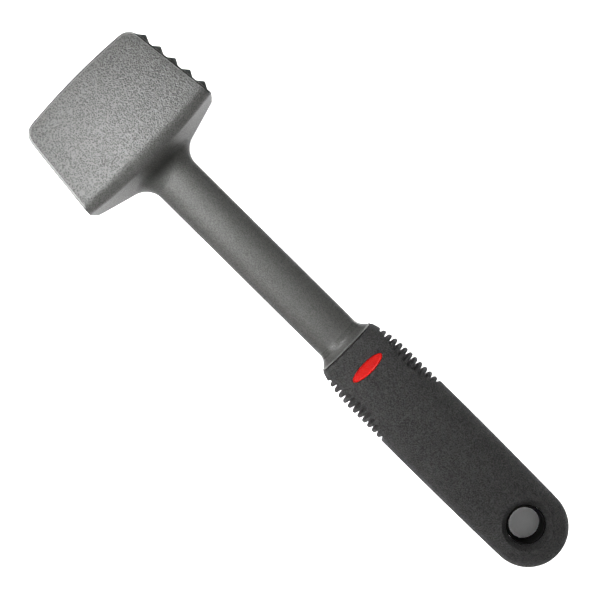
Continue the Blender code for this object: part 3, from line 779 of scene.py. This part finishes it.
def make_grip(material):
    cutters = (loft(core_rings(GAP)), mouth_cutter(), badge_pocket())
    steps = [("DIFFERENCE", cutter) for cutter in cutters]
    shape = combined(loft(grip_rings()), steps)
    return finish_piece("soft_grip", shape, material, "grip_sleeve")


def make_badge(material):
    """An oval plate that follows the grip's curve, with a thin raised rim."""
    bottom = grip_half_depth(BADGE_X) - BADGE_THICKNESS

    def over(offset):
        return lambda x, y: grip_top(x, y) + offset

    rings = [badge_oval(inset, bottom + height) for inset, height in BADGE_UNDERSIDE]
    rings += [badge_oval(inset, over(BADGE_PROUD - below)) for inset, below in BADGE_RIM]
    for inset in BADGE_FIELD_INSETS:
        rise = BADGE_FIELD_RISE * inset / BADGE_FIELD_WIDTH
        rings.append(badge_oval(inset, over(BADGE_PROUD - BADGE_FIELD_DEPTH + rise)))
    return finish_piece("oval_badge", loft(rings), material, "badge")


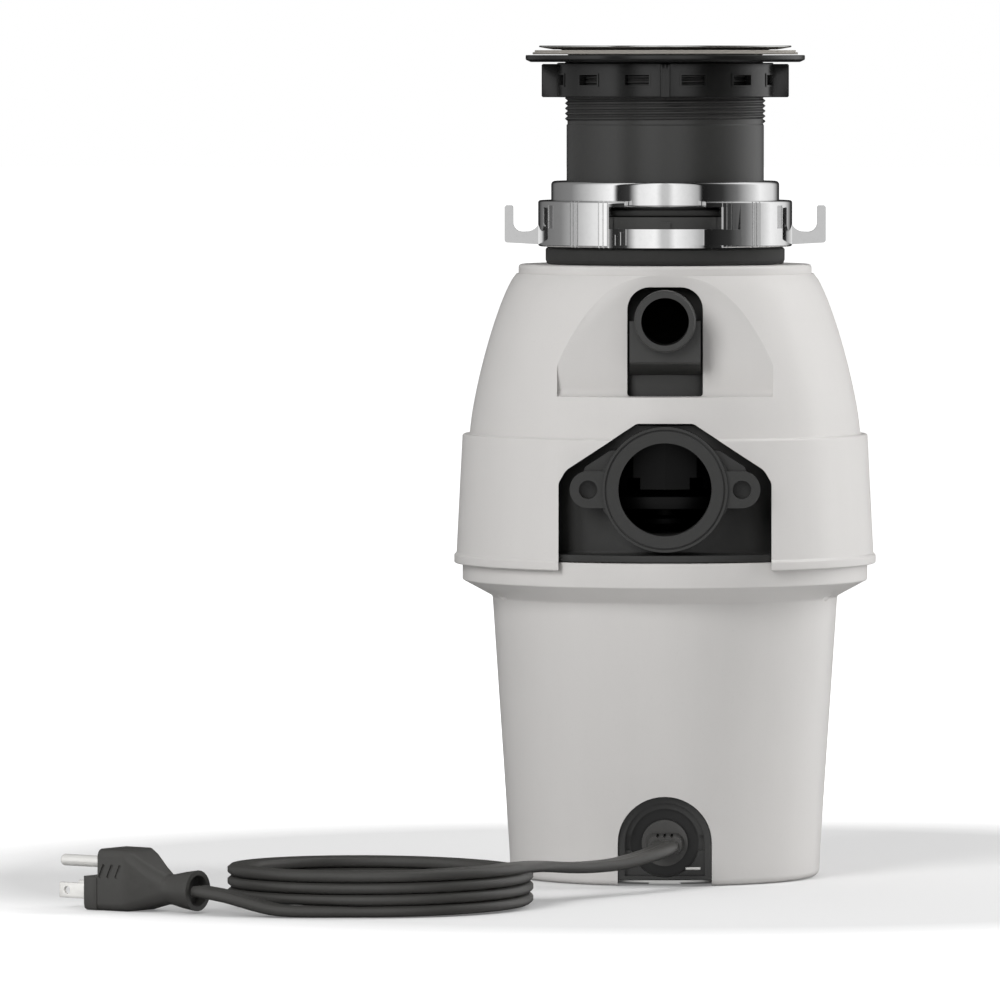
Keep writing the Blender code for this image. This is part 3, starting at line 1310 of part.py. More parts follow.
def make_sleeve():
    """Threaded sleeve between the sink flange and the hopper."""
    thread_z = SLEEVE_TOP_Z - THREAD_L
    outline = [
        (SLEEVE_BORE_R, SLEEVE_BOTTOM_Z), (SLEEVE_R, SLEEVE_BOTTOM_Z), (SLEEVE_R, thread_z),
        (THREAD_R, thread_z + (THREAD_R - SLEEVE_R)), (THREAD_R, SLEEVE_TOP_Z),
        (SLEEVE_BORE_R, SLEEVE_TOP_Z),
    ]
    turned("threaded_sleeve", outline, "black_plastic")


def make_mounting_nut(axis):
    """Castellated ring nut with windows in its wall and four wrench lugs."""
    z = NUT_RING_Z
    nut = ring(
        "mounting_nut", NUT_RING_R, NUT_RING_BORE_R, z, z + NUT_RING_H, "black_plastic"
    )
    lugs = spoke_blocks(
        "nut_lug_tool", NUT_LUGS, 0, (NUT_RING_R - CUT_OVER, -NUT_LUG_W / 2, z),
        (NUT_LUG_REACH, NUT_LUG_W / 2, z + NUT_LUG_H), "black_plastic",
    )
    windows = spoke_blocks(
        "nut_window_tool", NUT_WINDOWS, 180 / NUT_WINDOWS,
        (NUT_RING_BORE_R - 2 * CUT_OVER, -NUT_WINDOW_W / 2, z + NUT_WINDOW_Z),
        (NUT_RING_R + 2 * CUT_OVER, NUT_WINDOW_W / 2, z + NUT_WINDOW_Z + NUT_WINDOW_H),
        "black_plastic",
    )
    add(nut, lugs)
    cut(nut, windows)
    hang_on(axis, nut)


def make_clamp_rings(axis):
    """Support flange and fibre gasket that the nut drives up against the sink."""
    bore = THREAD_R + SUPPORT_BORE_GAP
    support = ring(
        "support_flange", SUPPORT_R, bore, SUPPORT_Z, SUPPORT_Z + SUPPORT_T, "black_plastic",
        SHELL_SIDES,
    )
    gasket = ring(
        "sink_gasket", SINK_GASKET_R, bore, SINK_GASKET_Z, SINK_GASKET_Z + SINK_GASKET_T,
        "grey_gasket", SHELL_SIDES,
    )
    hang_on(axis, support, gasket)


def make_sink_flange():
    """Polished sink flange: a dished rim and a neck with a lip for the splash guard."""
    neck_in = SINK_NECK_R - SINK_NECK_WALL
    bottom = SINK_NECK_BOTTOM_Z
    rim_z = SINK_RIM_Z
    bend_z = rim_z - SINK_BEND_H
    outline = [
        (neck_in - SINK_LIP_W, bottom), (SINK_NECK_R, bottom), (SINK_NECK_R, bend_z),
        (THREAD_R + SUPPORT_BORE_GAP, rim_z), (SINK_GASKET_R - SINK_FLAT_INSET, rim_z),
        (SINK_DISH_R, rim_z + SINK_DISH_H - 2 * SINK_RIM_T),
        (SINK_RIM_R, rim_z + SINK_DISH_H - SINK_RIM_T), (SINK_RIM_R, rim_z + SINK_DISH_H),
        (SINK_DISH_R, rim_z + SINK_DISH_H - SINK_RIM_T / 4),
        (THREAD_R, rim_z + SINK_NECK_WALL), (neck_in, bend_z),
        (neck_in, bottom + SINK_NECK_WALL), (neck_in - SINK_LIP_W, bottom + SINK_NECK_WALL),
    ]
    turned("sink_flange", outline, "polished_steel", SHELL_SIDES)


def make_splash_guard(axis):
    """Rubber splash guard in the throat: a cup with radial slits in its floor."""
    z = GUARD_Z
    inner = GUARD_R - GUARD_WALL
    outline = [
        (GUARD_HOLE_R, z), (GUARD_R, z), (GUARD_R, z + GUARD_H), (inner, z + GUARD_H),
        (inner, z + GUARD_WALL), (GUARD_HOLE_R, z + GUARD_WALL),
    ]
    guard = turned("splash_guard", outline, "dark_rubber")
    slits = spoke_blocks(
        "slit_tool", GUARD_SLITS, 0, (GUARD_HOLE_R - 2 * CUT_OVER, -GUARD_SLIT_W / 2, z - CUT_OVER),
        (inner - GUARD_SLIT_INSET, GUARD_SLIT_W / 2, z + GUARD_WALL + CUT_OVER), "dark_rubber",
    )
    cut(guard, slits)
    hang_on(axis, guard)


# ---- Cord and plug -------------------------------------------------------------------------

def make_cord():
    """The cord's two free stretches and the ring that its coil fills."""
    radius = CORD_THICKNESS / 2
    route = ((0, GLAND_FRONT_Y - GAP, GLAND_Z), *LEAD_ROUTE)
    tube("cord_lead", curve_points(route, CORD_STEP), radius, "cord_grey")
    outer = COIL_LINE_R + CORD_WIDTH / 2
    inner = COIL_LINE_R - CORD_WIDTH / 2
    corner = COIL_ROUND
    outline = [
        (inner + corner, 0), (outer - corner, 0), (outer, corner), (outer, COIL_H - corner),
        (outer - corner, COIL_H), (inner + corner, COIL_H), (inner, COIL_H - corner),
        (inner, corner),
    ]
    turned("cord_coil", outline, "cord_grey", RING_SIDES, (*COIL_CENTRE, 0))
    tube("cord_tail", curve_points(TAIL_ROUTE, CORD_STEP), radius, "cord_grey")


def make_plug():
    """Moulded grounded plug lying on its blades' side, with its three contacts."""
    middle = PLUG_HALF_H
    sections = [
        (0, PLUG_BARREL_R, PLUG_BARREL_R, PLUG_CORD_Z, PLUG_BARREL_R * PLUG_ROUNDNESS),
        (PLUG_NECK_X, PLUG_NECK_R, PLUG_NECK_R, PLUG_CORD_Z, PLUG_NECK_R * PLUG_ROUNDNESS),
        (PLUG_BLOCK_X, PLUG_HALF_W, PLUG_HALF_H, middle, PLUG_CORNER),
        (PLUG_L, PLUG_HALF_W, PLUG_HALF_H, middle, PLUG_CORNER),
    ]
    body = lofted("plug_body", sections, "cord_grey")
    start = PLUG_L + GAP
    contacts = []
    for letter, side in (("a", 1), ("b", -1)):
        y = side * BLADE_SPACING / 2
        z = middle - BLADE_DROP
        contacts.append(block(
            f"plug_blade_{letter}", (start, y - BLADE_T / 2, z - BLADE_H / 2),
            (start + BLADE_L, y + BLADE_T / 2, z + BLADE_H / 2), "nickel",
        ))
    outline = [
        (0, 0), (GROUND_PIN_R, 0), (GROUND_PIN_R, GROUND_PIN_L - GROUND_PIN_R),
        (GROUND_PIN_R * GROUND_PIN_TIP, GROUND_PIN_L), (0, GROUND_PIN_L),
    ]
    pin = turned("plug_ground_pin", outline, "nickel", SCREW_SIDES)
    pin.rotation_euler = (0, math.pi / 2, 0)
    pin.location = (start, 0, middle + GROUND_PIN_RISE)
    place = axis_empty("plug_place", (0, 0, 0))
    for piece in (body, pin, *contacts):
        piece.parent = place
    place.location = (*PLUG_PLACE, 0)
    place.rotation_euler = (0, 0, PLUG_TURN)


# ---- The whole object -------------------------------------------------------------------------

def clear_scene():
    """Start from an empty scene."""
    for obj in list(bpy.data.objects):
        bpy.data.objects.remove(obj, do_unlink=True)


def main():
    clear_scene()
    make_lower_housing()
    make_base_plate()
    make_reset_switch()
    make_cord_entry()
    make_motor_frame()
    make_magnets()
    make_brushes()
    rotor_axis = axis_empty("rotor_axis", (0, 0, CORE_Z))
    make_rotor(rotor_axis)
    make_impeller("a", 1, rotor_axis)
    make_impeller("b", -1, rotor_axis)
    make_grind_ring()
    make_drain_chamber()
    make_seals()
    make_hopper()
    make_upper_cover()
    make_collar()
    make_upper_ring()
    make_lock_ring(axis_empty("lock_ring_axis", (0, 0, LOCK_RING_Z)))
    make_sleeve()
    make_mounting_nut(axis_empty("mounting_nut_axis", (0, 0, NUT_RING_Z)))
    make_clamp_rings(axis_empty("support_axis", (0, 0, SUPPORT_Z)))
    make_sink_flange()
    make_splash_guard(axis_empty("splash_guard_axis", (0, 0, GUARD_Z)))
    make_cord()
    make_plug()


main()
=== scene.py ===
"""Kitchen garbage disposal: fine pieces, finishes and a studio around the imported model."""

import json
import math

import bmesh
import bpy
from bpy.props import FloatProperty, FloatVectorProperty, IntProperty, PointerProperty
from mathutils import Matrix, Vector


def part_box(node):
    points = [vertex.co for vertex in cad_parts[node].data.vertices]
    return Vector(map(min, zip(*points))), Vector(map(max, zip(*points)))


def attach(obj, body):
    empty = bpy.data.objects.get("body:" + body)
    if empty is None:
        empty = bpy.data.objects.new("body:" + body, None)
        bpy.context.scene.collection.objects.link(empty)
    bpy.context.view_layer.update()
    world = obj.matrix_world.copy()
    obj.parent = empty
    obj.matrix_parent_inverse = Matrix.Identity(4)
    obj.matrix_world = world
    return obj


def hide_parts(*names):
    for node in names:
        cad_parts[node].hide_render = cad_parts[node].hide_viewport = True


bl_info = {
    "name": "Garbage disposal pieces",
    "version": (1, 0, 0),
    "blender": (4, 5, 0),
    "location": "View3D > Sidebar > Disposal",
    "description": "Fine pieces, finishes and a studio for a kitchen garbage disposal",
    "category": "Object",
}

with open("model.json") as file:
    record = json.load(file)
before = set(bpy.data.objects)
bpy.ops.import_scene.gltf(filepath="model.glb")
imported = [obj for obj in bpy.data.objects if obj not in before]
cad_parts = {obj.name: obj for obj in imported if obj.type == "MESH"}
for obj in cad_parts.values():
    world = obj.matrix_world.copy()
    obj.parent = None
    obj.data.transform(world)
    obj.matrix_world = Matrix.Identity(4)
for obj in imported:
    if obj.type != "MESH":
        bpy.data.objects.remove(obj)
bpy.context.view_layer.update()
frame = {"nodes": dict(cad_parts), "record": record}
SLOT_OF = {part["node"]: part["material_slot"] for part in frame["record"]["subparts"]}


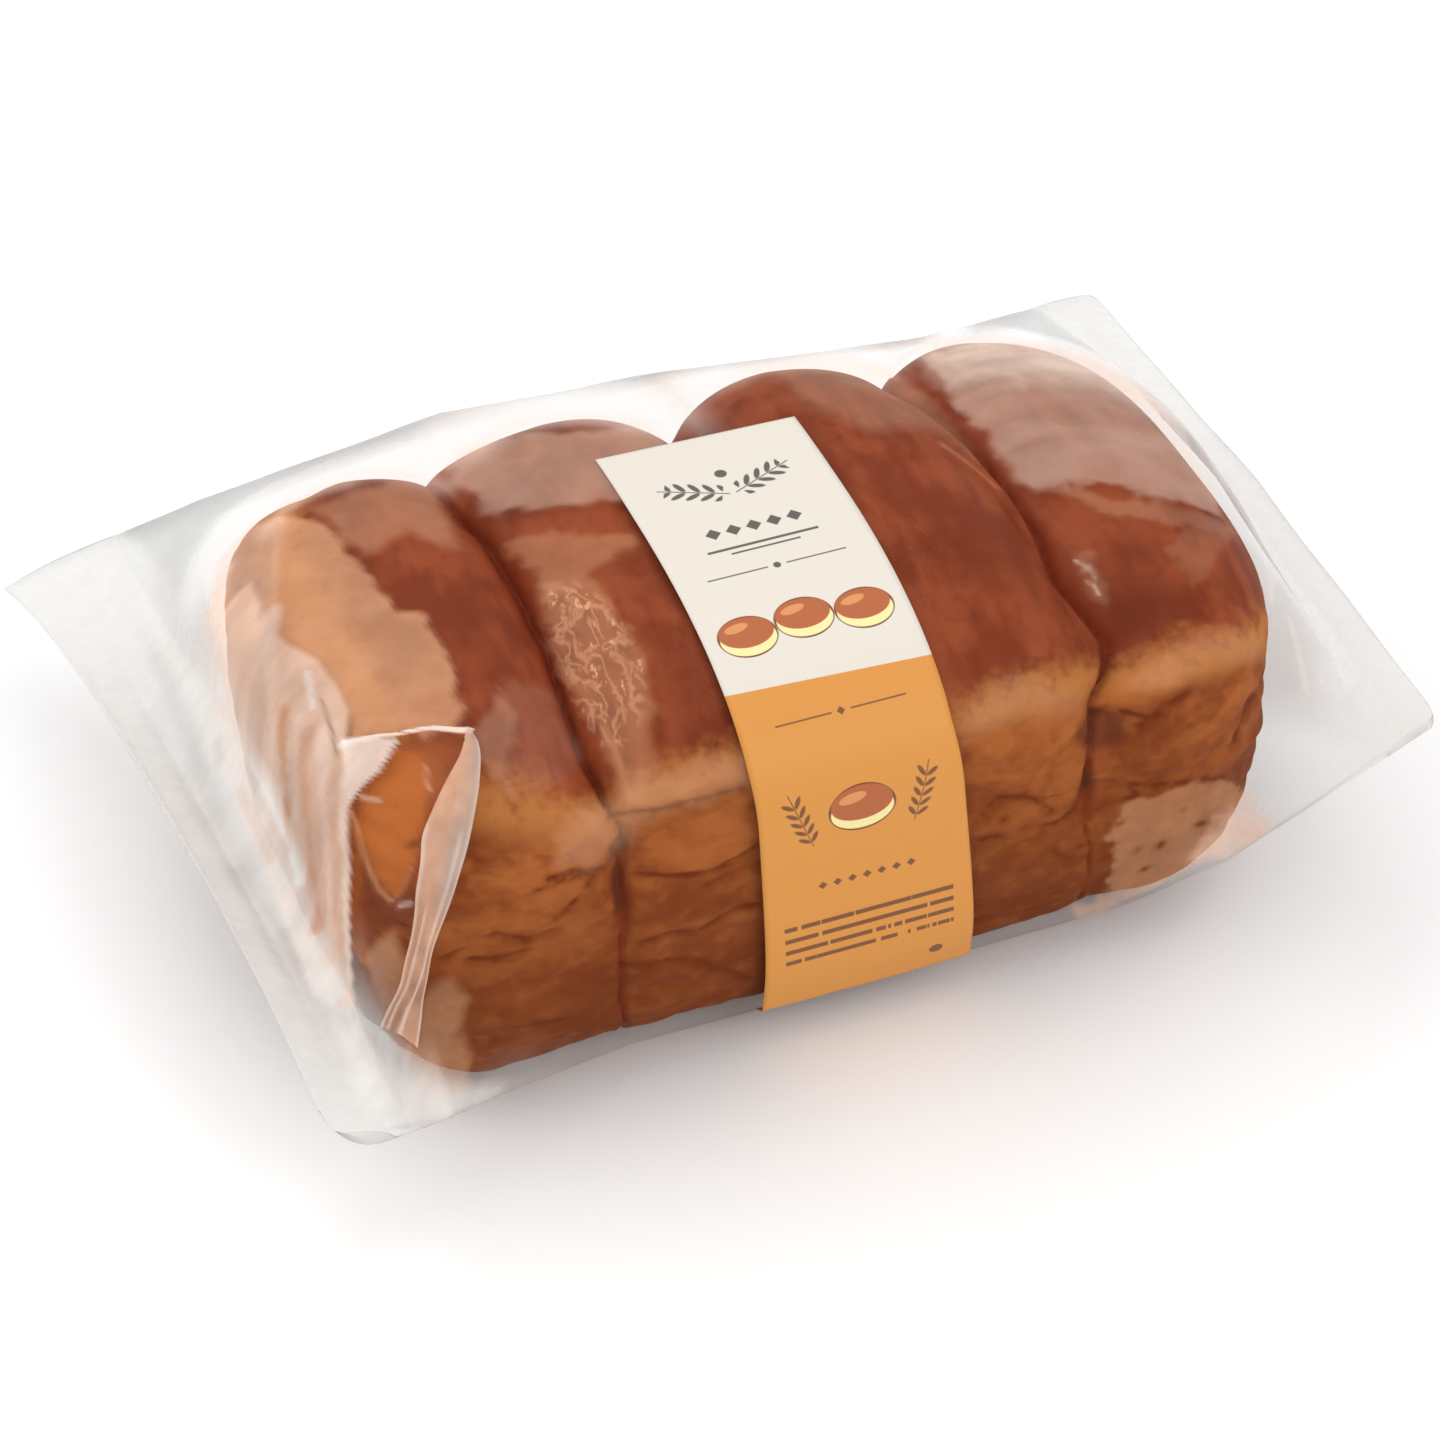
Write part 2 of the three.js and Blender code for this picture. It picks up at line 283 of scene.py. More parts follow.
# How the pale patches' outlines wander and fray, up to near the loaf's ends
VEIL_WARP = 1.3
VEIL_WARP_REACH = 12
VEIL_WARP_ENDS = (84, 92)
VEIL_RAGGED_REACH = 4
NO_VEIL = 1e-6

# Folds of the film over the loaf, each as points (x, length from the crown line)
RIDGE_FOLD = [(-96, -27.5), (-87, -32.6), (-80, -34.5), (-73, -38)]
PLEAT_FOLD = [(-73, -38), (-77, -45), (-81, -54), (-87, -62), (-91, -71), (-96, -77), (-101, -81)]
RIGHT_FOLD = [
    (60, -11.4), (66, -11.4), (70, -14.8), (76, -18.1), (83, -20.8), (87, -22.9), (93, -25.3), (97, -27.3),
]
RIGHT_CREASES = [
    [(112, -20), (99, -44)],
    [(103, -46), (100, -64)],
    [(111, -49), (106, -67)],
]
# Raised folds: path, height and reach
RAISED_FOLDS = [(RIDGE_FOLD, 1.4, 2.2), (PLEAT_FOLD, 0.8, 2.5), (RIGHT_FOLD, 0.6, 1.5)]
# Reach of the painted cream highlight along the ridge fold
RIDGE_HIGHLIGHT_REACH = 2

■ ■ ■

#### [WHAT YOU SHOULD DO]
Quote the data above from the line containing "Write part 2" to the line containing "NO_VEIL = 1e-6", inclusive, and stop.

#### [SOLUTION TO THE EXERCISE]
Write part 2 of the three.js and Blender code for this picture. It picks up at line 283 of scene.py. More parts follow.
# How the pale patches' outlines wander and fray, up to near the loaf's ends
VEIL_WARP = 1.3
VEIL_WARP_REACH = 12
VEIL_WARP_ENDS = (84, 92)
VEIL_RAGGED_REACH = 4
NO_VEIL = 1e-6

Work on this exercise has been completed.